Sharron Goodwin, the new commissioner of the Department of Probation, said probation must pair accountability with services and evidence-based supports such as cognitive behavioral interventions and workforce programs. "People can change," Goodwin said, and her department is evaluating programs, recruitment and stakeholder engagement to strengthen outcomes.

Agency witnesses described operational gaps that affect programming. DOC and MACJ staff said they are bringing nonprofit providers back to Rikers after contract re‑instatements: the Osborne Association, Fortune Society, Fedcap and PD Green were named as contractors for trauma-informed care, substance-misuse services, transportation and supplemental education. DOC staff said providers have begun onboarding and that a sober living community recently opened on Rikers.

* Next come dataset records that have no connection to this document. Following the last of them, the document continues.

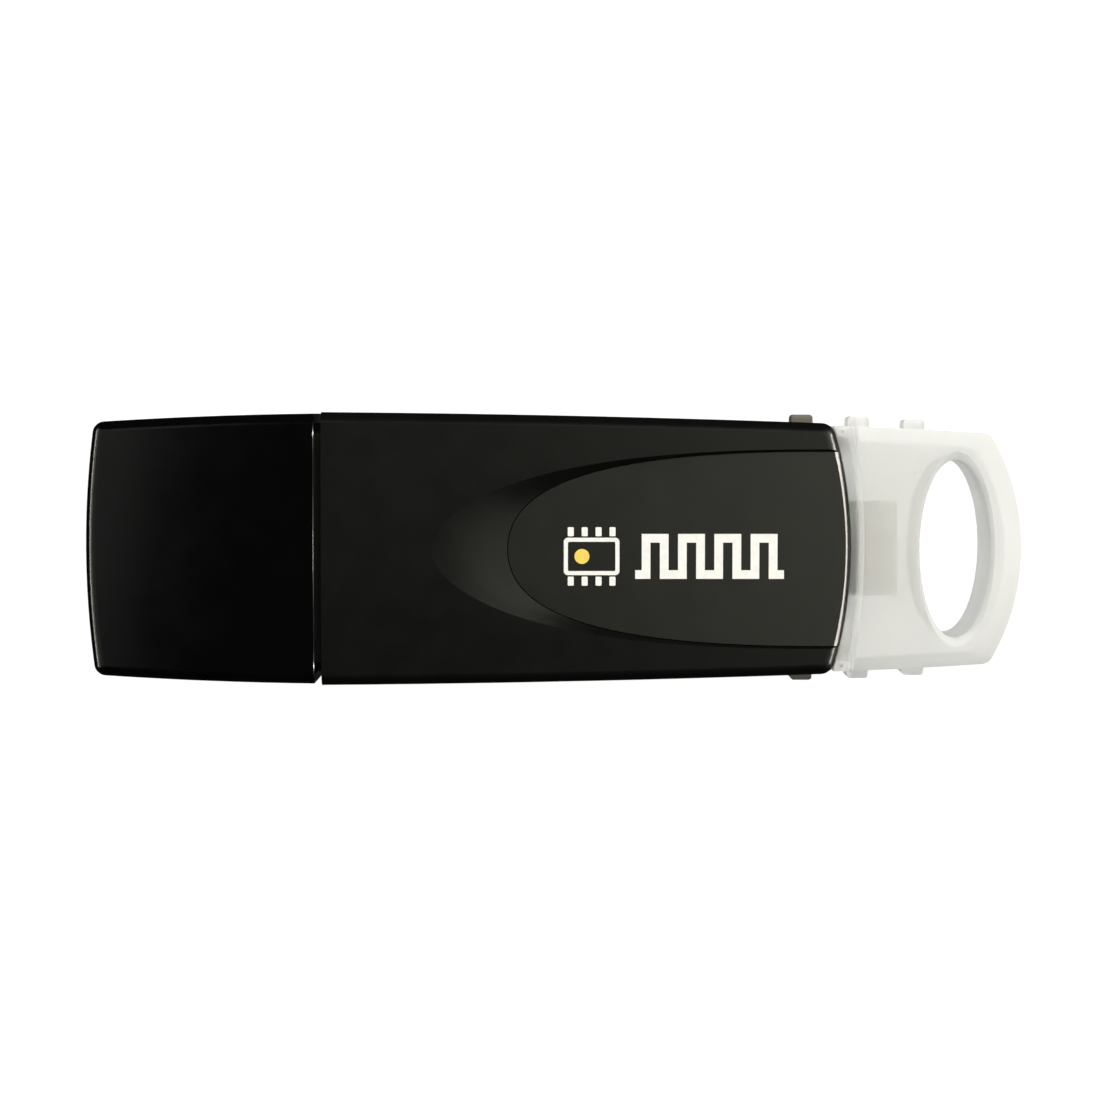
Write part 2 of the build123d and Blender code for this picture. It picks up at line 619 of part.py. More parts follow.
def make_plug_shell():
    """Folded steel shell of the plug: four latch windows, and ears soldered to the board."""
    with BuildPart() as plug_shell:
        with BuildSketch(Plane.YZ.offset(PLUG_MOUTH_X)):
            with Locations((0, MID_Z)):
                RectangleRounded(PLUG_WIDE, PLUG_HIGH, PLUG_CORNER)
                RectangleRounded(PLUG_WIDE - 2 * PLUG_SHEET, PLUG_HIGH - 2 * PLUG_SHEET,
                                 PLUG_CORNER - PLUG_SHEET, mode=Mode.SUBTRACT)
        extrude(amount=PLUG_REAR_X - PLUG_MOUTH_X)
        with Locations([(PLUG_MOUTH_X + PLUG_WINDOW_BACK, side * PLUG_WINDOW_Y, MID_Z)
                        for side in (-1, 1)]):
            Box(*PLUG_WINDOW, PLUG_HIGH + 1, mode=Mode.SUBTRACT)
        for side in (-1, 1):
            with Locations((EAR_X, side * (PLUG_WIDE / 2 - PLUG_SHEET / 2), BOARD_TOP_Z)):
                Box(EAR_LONG, side_reach(EAR_OUT), PLUG_SHEET,
                    align=(Align.CENTER, Align.MIN if side > 0 else Align.MAX, Align.MIN))
            with Locations((EAR_X, side * (PLUG_WIDE / 2 + EAR_OUT - PRONG_INSET), BOARD_TOP_Z)):
                Box(EAR_LONG / 2, PLUG_SHEET, BOARD_THICK + PRONG_OUT,
                    align=(Align.CENTER, Align.CENTER, Align.MAX))
    save(plug_shell.part, "usb_plug_shell")


def side_reach(out):
    """Length of an ear that starts in the shell's sheet and ends this far outside it."""
    return out + PLUG_SHEET / 2


# ---- Circuit board and what is on it -------------------------------------------------------
def make_circuit_board():
    """Board with a notch for the plug, cut-outs for the posts, and a narrow tongue for the tail."""
    with BuildPart() as circuit_board:
        with BuildSketch(Plane.XY.offset(BOARD_TOP_Z - BOARD_THICK)):
            with Locations((BOARD_FRONT_X, 0)):
                Rectangle(BOARD_SHOULDER_X - BOARD_FRONT_X, 2 * BOARD_HALF,
                          align=(Align.MIN, Align.CENTER))
                Rectangle(BOARD_END_X - BOARD_FRONT_X, 2 * TONGUE_HALF,
                          align=(Align.MIN, Align.CENTER))
                Rectangle(PLUG_NOTCH_END_X - BOARD_FRONT_X, PLUG_WIDE + NOTCH_PLAY,
                          align=(Align.MIN, Align.CENTER), mode=Mode.SUBTRACT)
            with Locations([(x, side * POST_Y) for x in POSTS_X for side in (-1, 1)]):
                Circle(NOTCH_R, mode=Mode.SUBTRACT)
            with Locations([(EAR_X, side * (PLUG_WIDE / 2 + EAR_OUT - PRONG_INSET))
                            for side in (-1, 1)]):
                Rectangle(EAR_LONG / 2 + NOTCH_PLAY, PLUG_SHEET + NOTCH_PLAY, mode=Mode.SUBTRACT)
        extrude(amount=BOARD_THICK)
        corners = circuit_board.edges().filter_by(Axis.Z).group_by(Axis.X)
        fillet(corners[-1], BOARD_CORNER)
    save(circuit_board.part, "circuit_board")


def gull_wing(reach, high, wide):
    """One bent lead that starts at the origin, points along +X and ends in a foot on the board."""
    inner_top, outer_top, inner_foot, outer_foot = [share * reach for share in LEAD_BENDS]
    with BuildPart() as lead:
        with BuildSketch(Plane.XZ):
            with BuildLine():
                Polyline((0, high), (outer_top, high), (outer_foot, LEAD_SHEET),
                         (reach, LEAD_SHEET), (reach, 0), (inner_foot, 0),
                         (inner_top, high - LEAD_SHEET), (0, high - LEAD_SHEET), close=True)
            make_face()
        extrude(amount=wide / 2, both=True)
    return lead.part


def make_chip(name, centre, size, rows, lead):
    """Chip body with a chamfered top and a first-pin dimple, and its leads as a second node.

    rows lists (angle, number of leads, pitch); lead is (reach, height, width).
    """
    x, y = centre
    long, wide, high = size
    body_z = BOARD_TOP_Z + CHIP_STAND
    with BuildPart() as chip:
        with Locations((x, y, body_z)):
            Box(long, wide, high, align=(Align.CENTER, Align.CENTER, Align.MIN))
        chamfer(chip.edges().group_by(Axis.Z)[-1], CHIP_CHAMFER)
        with Locations((x - long / 2 + DIMPLE_INSET, y - wide / 2 + DIMPLE_INSET, body_z + high)):
            Cylinder(DIMPLE_R, 2 * DIMPLE_DEEP, mode=Mode.SUBTRACT)
    save(chip.part, name)
    one_lead = gull_wing(*lead)
    with BuildPart() as leads:
        for angle, count, pitch in rows:
            out = (long if angle % 180 == 0 else wide) / 2
            turn = math.radians(angle)
            for step in range(count):
                along = (step - (count - 1) / 2) * pitch
                spot = (x + out * math.cos(turn) - along * math.sin(turn),
                        y + out * math.sin(turn) + along * math.cos(turn), BOARD_TOP_Z)
                with Locations(Location(spot, (0, 0, angle))):
                    add(one_lead)
    save(leads.part, f"{name}_leads")


def end_capped(name, spots, size, cap_long):
    """Group of small two-ended parts: a body with a metal cap at each end, turned as listed."""
    long, wide, high = size
    with BuildPart() as group:
        for x, y, angle in spots:
            with Locations(Location((x, y, BOARD_TOP_Z), (0, 0, angle))):
                Box(long - 2 * cap_long, wide, high,
                    align=(Align.CENTER, Align.CENTER, Align.MIN))
                with Locations((cap_long / 2 - long / 2, 0), (long / 2 - cap_long / 2, 0)):
                    Box(cap_long, wide + END_CAP_OVER[0], high + END_CAP_OVER[1],
                        align=(Align.CENTER, Align.CENTER, Align.MIN))
    save(group.part, name)


def make_crystal():
    """Crystal: a ceramic base with a metal lid seam-welded to it."""
    x, y = CRYSTAL_AT
    long, wide, high = CRYSTAL_SIZE
    with BuildPart() as crystal:
        with Locations((x, y, BOARD_TOP_Z)):
            Box(long, wide, CRYSTAL_BASE_HIGH, align=(Align.CENTER, Align.CENTER, Align.MIN))
        fillet(crystal.edges().filter_by(Axis.Z), CRYSTAL_CORNER)
        with Locations((x, y, BOARD_TOP_Z + CRYSTAL_BASE_HIGH)):
            Box(long - 2 * CRYSTAL_LID_INSET, wide - 2 * CRYSTAL_LID_INSET, high - CRYSTAL_BASE_HIGH,
                align=(Align.CENTER, Align.CENTER, Align.MIN))
        fillet(crystal.edges().group_by(Axis.Z)[-1], CRYSTAL_LID_ROUND)
    save(crystal.part, "crystal")


def make_led(x, y, name):
    """Small light: a flat base with a raised lens."""
    with BuildPart() as led:
        with Locations((x, y, BOARD_TOP_Z)):
            Box(*LED_SIZE, align=(Align.CENTER, Align.CENTER, Align.MIN))
        with Locations((x, y, BOARD_TOP_Z + LED_SIZE[2])):
            Box(*LED_LENS, align=(Align.CENTER, Align.CENTER, Align.MIN))
        fillet(led.edges().group_by(Axis.Z)[-1], LED_ROUND)
    save(led.part, name)


def header_pin_group():
    """Row of square pins, each with a flat foot that runs out under the header's side."""
    middle_x = sum(HEADER_X) / 2
    middle_y = sum(HEADER_Y) / 2
    with BuildPart() as pins:
        for step in range(HEADER_PINS):
            y = middle_y + (step - (HEADER_PINS - 1) / 2) * HEADER_PITCH
            with Locations((middle_x, y, BOARD_TOP_Z)):
                Box(HEADER_PIN, HEADER_PIN, HEADER_HIGH - HEADER_PIN_BELOW,
                    align=(Align.CENTER, Align.CENTER, Align.MIN))
                Box(BOARD_END_X - HEADER_FOOT_INSET - middle_x, HEADER_PIN, LEAD_SHEET,
                    align=(Align.MIN, Align.CENTER, Align.MIN))
    return pins.part


def make_programming_header(pins):
    """Cream connector on the board's tongue: an open box with a key on one end."""
    x0, x1 = HEADER_X
    y0, y1 = HEADER_Y
    with BuildPart() as header:
        with Locations((x0, y0, BOARD_TOP_Z)):
            Box(x1 - x0, y1 - y0, HEADER_HIGH, align=Align.MIN)
        with Locations((x0 + HEADER_WALL, y0 + HEADER_WALL, BOARD_TOP_Z + HEADER_FLOOR)):
            Box(x1 - x0 - 2 * HEADER_WALL, y1 - y0 - 2 * HEADER_WALL, HEADER_HIGH,
                align=Align.MIN, mode=Mode.SUBTRACT)
        with Locations((x0 + HEADER_KEY_INSET, y1 - HEADER_KEY_SINK, BOARD_TOP_Z)):
            Box(*HEADER_KEY, align=Align.MIN)
        add(pins, mode=Mode.SUBTRACT)
    save(header.part, "programming_header")
    save(pins, "header_pins")


# ---- The whole assembly --------------------------------------------------------------------
shell_block = housing_block()
shell_hollow = housing_hollow()
shell_groove = seam_ring()
make_bottom_shell(shell_block, shell_hollow, shell_groove)
make_top_shell(shell_block, shell_hollow, shell_groove)
make_badge_panel()
make_cap()
make_tail()
make_latch_arm(1, "latch_arm_left")
make_latch_arm(-1, "latch_arm_right")

contacts = contact_bars()
save(contacts, "usb_plug_contacts")
make_plug_insulator(contacts)
make_plug_shell()

make_circuit_board()
four_sides = [(angle, 11, 0.8) for angle in (0, 90, 180, 270)]
make_chip("microcontroller", (4.4, 0), (10, 10, 1.0), four_sides, (1.0, 0.6, 0.37))
make_chip("interface_chip", (-7.6, 0), (3.9, 8.65, 1.5), [(0, 7, 1.27), (180, 7, 1.27)],
          (1.0, 0.8, 0.42))
make_chip("memory_chip", (23.9, -1.0), (3.0, 3.0, 0.85), [(90, 4, 0.65), (270, 4, 0.65)],
          (0.9, 0.5, 0.3))
make_chip("voltage_regulator", (15.6, -4.4), (2.5, 4.5, 1.5), [(0, 1, 1.5), (180, 3, 1.5)],
          (0.8, 0.5, 0.5))
make_crystal()
end_capped("tantalum_capacitor", [TANTALUM_AT], TANTALUM_SIZE, 0.4)
end_capped("resettable_fuse", [FUSE_AT], FUSE_SIZE, 0.5)
end_capped("chip_resistors", RESISTORS, PASSIVE_SIZE, 0.3)
end_capped("chip_capacitors", CAPACITORS, PASSIVE_SIZE, 0.4)
make_led(22.0, 2.7, "power_light")
make_led(27.8, 2.8, "activity_light")
make_programming_header(header_pin_group())
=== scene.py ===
"""Looks of the capped USB programmer stick: materials, panel print, stage, light and camera.

Everything is in metres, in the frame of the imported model.
"""
import math

import bmesh
import bpy
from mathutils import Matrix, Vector


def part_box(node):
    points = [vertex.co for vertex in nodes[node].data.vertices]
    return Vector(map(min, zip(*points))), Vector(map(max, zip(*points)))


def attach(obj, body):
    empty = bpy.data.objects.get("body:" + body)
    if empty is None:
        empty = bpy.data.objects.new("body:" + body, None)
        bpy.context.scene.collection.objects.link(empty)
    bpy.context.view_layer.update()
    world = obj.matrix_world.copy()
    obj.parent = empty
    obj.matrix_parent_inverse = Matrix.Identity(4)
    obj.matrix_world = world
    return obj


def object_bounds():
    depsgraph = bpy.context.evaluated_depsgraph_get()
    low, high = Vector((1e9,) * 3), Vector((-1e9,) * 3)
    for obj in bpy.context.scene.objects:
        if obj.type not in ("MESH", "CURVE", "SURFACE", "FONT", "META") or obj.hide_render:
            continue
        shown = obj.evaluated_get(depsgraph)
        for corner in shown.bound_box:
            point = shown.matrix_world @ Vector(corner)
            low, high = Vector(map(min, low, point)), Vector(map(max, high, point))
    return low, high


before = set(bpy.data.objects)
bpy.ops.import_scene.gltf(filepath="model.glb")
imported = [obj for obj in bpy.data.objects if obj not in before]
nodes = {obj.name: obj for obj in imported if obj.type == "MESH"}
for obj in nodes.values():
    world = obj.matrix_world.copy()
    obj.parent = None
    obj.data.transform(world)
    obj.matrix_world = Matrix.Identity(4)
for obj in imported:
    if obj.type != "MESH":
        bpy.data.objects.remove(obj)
cad_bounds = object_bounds()
MM = 0.001
# Most of a noise texture's values lie between these two.
NOISE_LOW, NOISE_HIGH = 0.3, 0.7


# ---- Material helpers ----------------------------------------------------------------------
def shade(color, factor):
    """The colour made darker or brighter."""
    return tuple(min(1.0, channel * factor) for channel in color)


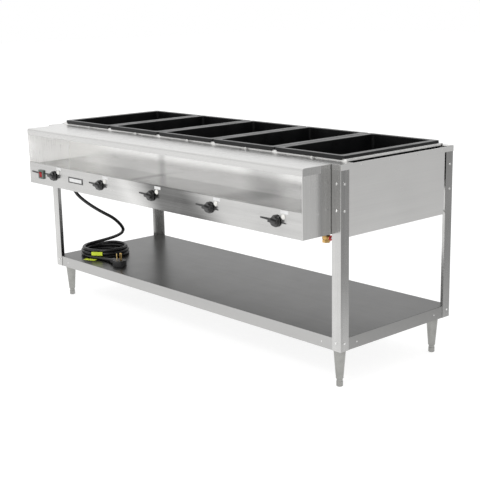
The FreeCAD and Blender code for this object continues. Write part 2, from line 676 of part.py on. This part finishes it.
def drain_lever():
    """Flat lever on the stem with a thicker coated grip, pointing to the rear."""
    y = fy(DRAIN_Y)
    x0, x1 = VALVE_X + 22, VALVE_X + 25
    hub = cyl(10.5, V(x0, y, VALVE_Z), V(x1, y, VALVE_Z))
    arm = box(x0, x1, y, y + 44, VALVE_Z - 6.5, VALVE_Z + 6.5)
    grip = box(x0 - 2, x1 + 2, y + 32, y + 92, VALVE_Z - 8.5, VALVE_Z + 8.5)
    grip = grip.makeFillet(3.0, grip.Edges)
    return fuse([hub, arm, grip]).cut(cyl(4.0, V(x0 - 1, y, VALVE_Z), V(x1 + 1, y, VALVE_Z)))


# ---------------------------------------------------------------- power cord
def cord_point(x, depth, z):
    return V(x, fy(depth), z)


CORD_DROP = [cord_point(*p) for p in (
    (GLAND_X, GLAND_Y, GLAND_END),
    (-815, 32, 534),
    (-802, 63, 493),
    (-773, 102, 462),
    (-748, 143, 426),
    (-717, 191, 395),
    (-710, 228, 346),
    (-736, 269, 312),
    (-786, 299, 301),
    (-840, 296, 277),
    (-885, 257, 255),
    (-910, 205, 245))]

CORD_TAIL = [cord_point(*p) for p in (
    (-779, 77, 212),
    (-729, 90.2, 212),
    (-676, 96.5, 213.5),
    (-623, 97.3, 217))]

COIL_X, COIL_Y = -808.0, 186.0
COIL_OUT, COIL_IN, COIL_TOP = 122.0, 87.0, 250.0


def cord_tube(points, name):
    """Round tube along straight runs joined by tangent arcs."""
    edges = []
    radii = []
    here = points[0]
    for before, corner, after in zip(points, points[1:], points[2:]):
        a = (before - corner)
        b = (after - corner)
        run = min(a.Length, b.Length)
        a.normalize()
        b.normalize()
        turn = math.pi - a.getAngle(b)
        reach = 0.45 * run
        radius = reach / math.tan(turn / 2)
        radii.append(radius)
        start = corner + a * reach
        end = corner + b * reach
        middle = a + b
        middle.normalize()
        sag = radius / math.cos(turn / 2) - radius
        edges.append(Part.LineSegment(here, start).toShape())
        edges.append(Part.Arc(start, corner + middle * sag, end).toShape())
        here = end
    edges.append(Part.LineSegment(here, points[-1]).toShape())
    path = Part.Wire(edges)
    heading = points[1] - points[0]
    ring = Part.Wire(Part.makeCircle(CORD_R, points[0], heading))
    tube = path.makePipeShell([ring], True, True)
    length = path.Length
    expected = math.pi * CORD_R ** 2 * length
    print(name, "length", round(length, 1), "smallest radius", round(min(radii), 1),
          "volume ratio", round(tube.Volume / expected, 4))
    return tube


def cord_gland():
    """Clamp nut under the cover and the tapered strain relief below it."""
    outline = [(0, HOUSING_BOTTOM + 10), (9.8, HOUSING_BOTTOM + 10), (9.8, HOUSING_BOTTOM),
               (16, HOUSING_BOTTOM), (16, HOUSING_BOTTOM - 7), (13, HOUSING_BOTTOM - 9),
               (CORD_R + 0.8, GLAND_END), (0, GLAND_END)]
    return turned(outline, GLAND_X, fy(GLAND_Y))


def cord_coil():
    """Outer shape of the coil of spare cord lying on the shelf."""
    low = SHELF_TOP
    outline = [(COIL_IN + 6, low), (COIL_OUT - 6, low), (COIL_OUT, low + 7), (COIL_OUT, COIL_TOP - 12),
               (COIL_OUT - 11, COIL_TOP), (COIL_IN + 8, COIL_TOP), (COIL_IN, COIL_TOP - 9),
               (COIL_IN, low + 7)]
    return turned(outline, COIL_X, fy(COIL_Y))


PLUG_X, PLUG_Y = -558.0, 95.0
PLUG_R, PLUG_TOP = 33.0, 230.0
CLAMP_LENGTH, CLAMP_TURN = 65.0, 2.0


def plug_body():
    """Right-angle attachment plug, face up, with its cord clamp to the left."""
    x, y = PLUG_X, fy(PLUG_Y)
    drum = cyl(PLUG_R, V(x, y, SHELF_TOP), V(x, y, PLUG_TOP))
    drum = drum.makeFillet(3.0, edges_at(drum, lambda e: abs(e.CenterOfMass.z - PLUG_TOP) < 0.01))
    clamp = box(x - CLAMP_LENGTH, x, y - 14, y + 14, SHELF_TOP + 2, PLUG_TOP - 2)
    clamp = clamp.makeFillet(5.0, edges_at(clamp, lambda e: e.CenterOfMass.x < x - 5))
    clamp.rotate(V(x, y, 0), V(0, 0, 1), -CLAMP_TURN)
    return fuse([drum, clamp])


def plug_blades():
    x, y = PLUG_X, fy(PLUG_Y)
    blades = []
    for angle, wide in ((210, 4.0), (330, 4.0), (90, 5.0)):
        a = math.radians(angle + 20)
        cx, cy = x + 12.5 * math.cos(a), y + 12.5 * math.sin(a)
        blade = box(cx - wide, cx + wide, cy - 1.2, cy + 1.2, PLUG_TOP, PLUG_TOP + 31)
        blade.rotate(V(cx, cy, 0), V(0, 0, 1), angle + 110)
        blades.append(blade)
    return blades


def cord_tags():
    """Two thin blank tags: one against the coil's front, one flat on the shelf."""
    upright = box(-28, 28, -COIL_OUT - 1.6, -COIL_OUT - 0.6, SHELF_TOP + 19, SHELF_TOP + 37)
    upright.rotate(V(0, 0, 0), V(0, 0, 1), 36)
    upright.translate(V(COIL_X, fy(COIL_Y), 0))
    flat = box(-31, 31, -13, 13, SHELF_TOP, SHELF_TOP + 0.8)
    flat.rotate(V(0, 0, 0), V(0, 0, 1), 22)
    flat.translate(V(-756, fy(59), 0))
    return [upright, flat]


# ---------------------------------------------------------------- assembly
CORNERS = (("fl", -1, -1), ("fr", 1, -1), ("rl", -1, 1), ("rr", 1, 1))

for corner_name, side_x, side_y in CORNERS:
    save("leg_" + corner_name, leg(side_x, side_y))
    save("foot_insert_" + corner_name, foot_insert(side_x, side_y))
save("foot_sleeves", *[foot_sleeve(sx, sy) for _, sx, sy in CORNERS])
save("foot_gussets", *[gusset(sx, sy) for _, sx, sy in CORNERS])
save("undershelf", drill_rivets(undershelf(), shelf_screw_spots()))
save("shelf_stiffeners", *[stiffener(depth) for depth in (170, 328, 486)])
save("frame_bolts", *[solid for p, n in ALL_BOLTS for solid in button_bolt(p, n)])
save("side_panel_left", drill_rivets(side_panel(-1), side_rivet_spots()))
save("side_panel_right", drill_rivets(side_panel(1), side_rivet_spots()))
ALL_RIVETS = side_rivet_spots() + end_screw_spots() + shelf_screw_spots()
save("panel_rivets", *[blind_rivet(p, n) for p, n in ALL_RIVETS])
save("rear_panel", rear_panel())
save("top_deck", *top_deck())
for number, well_x in enumerate(WELL_X, 1):
    save("well_%d" % number, *well(well_x))
save("well_clips", *[well_clip(x) for x in WELL_X])
save("element_pans", *[element_pan(x) for x in WELL_X])
save("heating_elements", *[heating_element(x) for x in WELL_X])
save("plate_rest", *plate_rest())
save("recess_liner", recess_liner())
save("control_panel", control_panel())
save("housing_end_left", housing_end(-1))
save("housing_end_right", housing_end(1))
save("housing_bottom", housing_bottom())
save("control_switches", *[control_switch(x) for x in KNOB_X])
for number, knob_x in enumerate(KNOB_X, 1):
    save("knob_%d" % number, knob(knob_x))
    save("control_shaft_%d" % number, control_shaft(knob_x))
save("dial_strips", *dial_strips())
save("indicator_lamps", *[indicator_lamp(x + LAMP_DX) for x in KNOB_X])
save("label_plates", label_plate(NAME_X, NAME_Z, 116, 27, 1.2),
     *[label_plate(x + LABEL_DX, LABEL_Z, 40, 12) for x in KNOB_X])
save("power_bezel", power_bezel())
save("power_rocker", power_rocker())
save("terminal_block", terminal_block())
save("drain_fittings", *[drain_fitting(x) for x in WELL_X])
save("drain_manifold", drain_manifold())
save("drain_valve_body", drain_valve_body())
save("drain_stem", drain_stem())
save("drain_lever", drain_lever())
save("cord_gland", cord_gland())
save("power_cord", cord_tube(CORD_DROP, "cord drop"), cord_tube(CORD_TAIL, "cord tail"))
save("cord_coil", cord_coil())
save("plug_body", plug_body())
save("plug_blades", *plug_blades())
save("cord_tags", *cord_tags())
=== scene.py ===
"""Five-well electric steam table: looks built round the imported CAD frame."""

import math

import bpy
from mathutils import Matrix, Vector


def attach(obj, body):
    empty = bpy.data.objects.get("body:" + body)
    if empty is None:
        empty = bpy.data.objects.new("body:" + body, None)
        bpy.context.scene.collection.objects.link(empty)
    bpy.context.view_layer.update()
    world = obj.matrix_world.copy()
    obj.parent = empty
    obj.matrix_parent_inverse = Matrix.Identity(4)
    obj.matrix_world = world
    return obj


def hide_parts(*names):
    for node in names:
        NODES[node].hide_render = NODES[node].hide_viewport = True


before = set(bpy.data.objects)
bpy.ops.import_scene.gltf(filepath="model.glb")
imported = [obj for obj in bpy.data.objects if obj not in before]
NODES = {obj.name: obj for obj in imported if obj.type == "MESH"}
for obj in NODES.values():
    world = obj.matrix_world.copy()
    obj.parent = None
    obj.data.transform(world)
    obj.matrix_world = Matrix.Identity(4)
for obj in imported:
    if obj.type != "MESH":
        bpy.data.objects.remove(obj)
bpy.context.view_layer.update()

TABLE = "table"                      # the fixed body
MM = 0.001
WELLS = range(1, 6)
FEET = ("fl", "fr", "rl", "rr")


def place(x, y, z):
    """A point given in millimetres, in metres."""
    return Vector((x * MM, y * MM, z * MM))


# ---------------------------------------------------------------- camera
CAMERA_PLACE = Vector((3.4754, -2.9757, 1.4446))
CAMERA_YAW = math.radians(48.19)
CAMERA_PITCH = math.radians(-12.99)
CAMERA_ROLL = math.radians(-1.17)
LENS_MM = 78.72
SENSOR_MM = 36
FAR_CLIP = 200


def make_camera():
    """The photograph's camera, turned by its yaw, pitch and roll."""
    forward = Vector((-math.sin(CAMERA_YAW) * math.cos(CAMERA_PITCH),
                      math.cos(CAMERA_YAW) * math.cos(CAMERA_PITCH),
                      math.sin(CAMERA_PITCH)))
    level = Vector((math.cos(CAMERA_YAW), math.sin(CAMERA_YAW), 0))
    upright = level.cross(forward)
    right = level * math.cos(CAMERA_ROLL) + upright * math.sin(CAMERA_ROLL)
    up = upright * math.cos(CAMERA_ROLL) - level * math.sin(CAMERA_ROLL)
    camera = bpy.data.objects.new("camera", bpy.data.cameras.new("camera"))
    bpy.context.scene.collection.objects.link(camera)
    camera.data.lens = LENS_MM
    camera.data.sensor_width = SENSOR_MM
    camera.data.clip_end = FAR_CLIP
    turn = Matrix((right, up, -forward)).transposed().to_4x4()
    camera.matrix_world = Matrix.Translation(CAMERA_PLACE) @ turn
    bpy.context.scene.camera = camera


make_camera()


# ---------------------------------------------------------------- node helpers
NOISE_RANGE = (0.3, 0.7)             # where nearly all of a noise lies
FACING_RANGE = (0.5, 0.9)            # a normal's share along an axis, from none of a change to all of it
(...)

Correctional Health Services said it submits supportive-housing referrals to HRA for people with serious mental illness but faces placement obstacles because discharge dates are often unknown and the supply of housing does not meet demand. "Our applications are, almost universally, deemed appropriate," Jeanette Merrill of Correctional Health Services said, noting that securing units is the bottleneck.

Committee members pressed agencies on compliance with legal mandates: the five-hour daily out-of-cell programming requirement and Local Law 42 (which restricts solitary for people under 22 and requires trauma-informed programming). DOC staff said they are reassessing how the five hours are defined and how metrics should capture both quantity and quality of programming. On education, DOC described coordination with the Department of Education to identify and escort school-eligible young adults and noted persistent staffing and classroom-space constraints in certain housing units.

Witnesses also reported practical supports that affect reentry outcomes: DOC said about 88% of people have access to tablets that host educational content and that tablets average roughly two hours of use per day; MACJ said its transitional housing pipeline continues to expand but that siting and community acceptance remain challenges.

Public testimony emphasized workforce and reentry partnerships. Probation officers' union leaders, reentry nonprofits and people with lived experience urged the council to invest in hiring and retention, expand warm handoffs to community providers, ensure access to identification and housing, and implement evidence-based programs that have measurable impacts on recidivism.

The hearing included discussion of Intro. 246 (Hudson), which would require the Department of Correction to return unused commissary funds in cash before release and ban fees for returns. DOC's general counsel, Jim Conroy, told the committee that roughly 70% of commissary accounts have under $100 and that the department wants to improve messaging and technical processes so funds are returned more reliably.

No formal vote was taken during the hearing. Committee members dismissed the panel and signaled plans for follow-up oversight and additional rounds of questions.

Looking ahead, agencies said they will continue implementing the borough-based jail transition, refine definitions and measurement of the five-hour programming standard, expand partnerships with community providers, and work with the council on operational details such as commissary refunds, cell-door repairs and education staffing.